A class of western educated Odias arose as the century progressed and came increasingly into contact with intellectual life in England and Europe. Exposure to English literary texts and ways of thought pursued in the west led to an interrogation of tradition and to a quest for new literary models and techniques. Translation now enabled the newly educated in Odisha to access western texts. Modern Odia writers like Radhanath Ray adapted western narratives and presented them as Odia poems. Although not presented as translations, his poems, which reworked western texts such as Pyramus and Thisbe, Atlanta’s Race, and Cenci, sought to introduce a new sensibility into Odia literature and developed new techniques of self-expression under western influence. New literary forms like the sonnet were introduced into the Odia literary scene and blank verse came to be popularised at the initiative of Radhanath Ray.

Madhusudan Rao, a contemporary of Radhanath and a major Odia poet, translated English lyrics into Odia, the most famous of which is his translation of William Cowper’s poem on Alexander Selkirk. His example was followed by others and almost all the issues of the popular Odia

Literary magazine Utkal Sahitya carried translations of English poems and European short stories.

It is interesting to note that these were not always presented to the readers as translations and offered to them as imitations of or modelled on western texts. The translators often sought to adapt these to suit the sensibility and taste of Odia readers. As we move closer to the time when the anti-colonial struggle created a new mood in India, translation came to play an important role in expressing and contributing to this mood.
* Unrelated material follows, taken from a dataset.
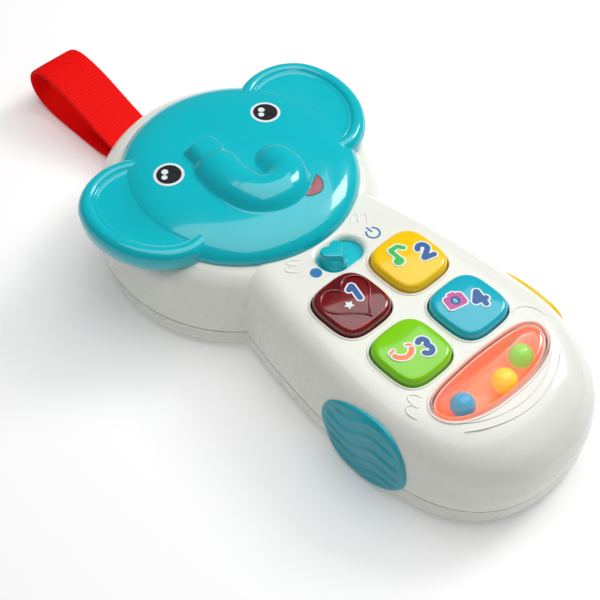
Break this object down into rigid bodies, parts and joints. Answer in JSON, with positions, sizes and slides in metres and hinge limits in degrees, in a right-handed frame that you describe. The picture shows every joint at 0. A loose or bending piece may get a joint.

An attempt was made, especially by writers to belonged to the Satyabadi era, to adapt famous western texts and employ them to instil a sense of pride in one’s own culture and to undermine imperial rule. Mention may be made here of Nilakantha Das’s Dasa Nayak, which is an adaptation of Tennyson’s Enoch Arden and his Pranayini, which is modelled on the same author’s Princess. Das’s illustrious contemporary, Godabarish Mishra completely rewrote Dickens’s canonical novel A Tale of Two Cities and used the plot and characters of the English novel to narrate the story of the Paik rebellion, which took place in 1817 and articulate a vision of a future India free of British rule. He also reworked two other western texts, Les Miserabele and Dr Jekyll and Mr Hyde. Translation in this context consists in a selective encounter with the west and an attempt to use western texts to articulate a nationalist vision. With the emergence of Gandhi as the most charismatic leader of the Independence movement, his ideas and his message got disseminated through the translation of his works, especially his autobiography, made by Gandhians in Odisha.

Some of Nehru’s works also found their way to the Odia readership through translation. The adoption of Hindi as the national language during the freedom struggle and the propagation of Hindi by freedom fighters in Odisha created a space for the reception of the fiction of Hindi writers like Premchand through translation.

A shift in the translation culture in Odisha can be noticed after the attainment of Independence. The largely Anglo-centric perspective of translators in the state who chose to render British literary texts into Odia, now gave way to a deeper concern with world literature. A significant initiative in this direction was taken by Prafulla Das, the proprietor of Manamohan Pustakalay, a major publishing house, who was himself a translator.

Under his leadership, an ambitious project involving the translation of Nobel prize winning books was executed. Several famous novels and poems, such as T.S. Eliot’s The Wasteland, Pearl S. Buck’s Good Earth, Gtrazia Delledda’s The Mother, Ernest Hemingway’s For Whom the Bell Tolls and the Old man and the Sea, Bertrand Russell’s The Satan in the Suburbs now became available to Odia readers through translation. This growing concern with world literature also found expression in programmes undertaken by other publishers in Odisha. Abridged versions of many world classics came to be published for the benefit of children.

These initiatives made Odia readers a part of what Susan Sontag calls ‘a community of literature’. A series of knowledge texts also came to be translated into Odia under the aegis of government agencies like the textbook bureau but these did not find favour with the reading public as these were not properly edited or made accessible to the ordinary reader.

Translation activities go on in Odisha. A growing new trend concerns the translation into English of Odia texts. But the pioneering spirit which informed translation activities in the 19th century and in the decades before and after Independence seems to be missing.

Thus, there is an urgent need to infuse the translation culture in Odisha with new vitality and a sense of purpose.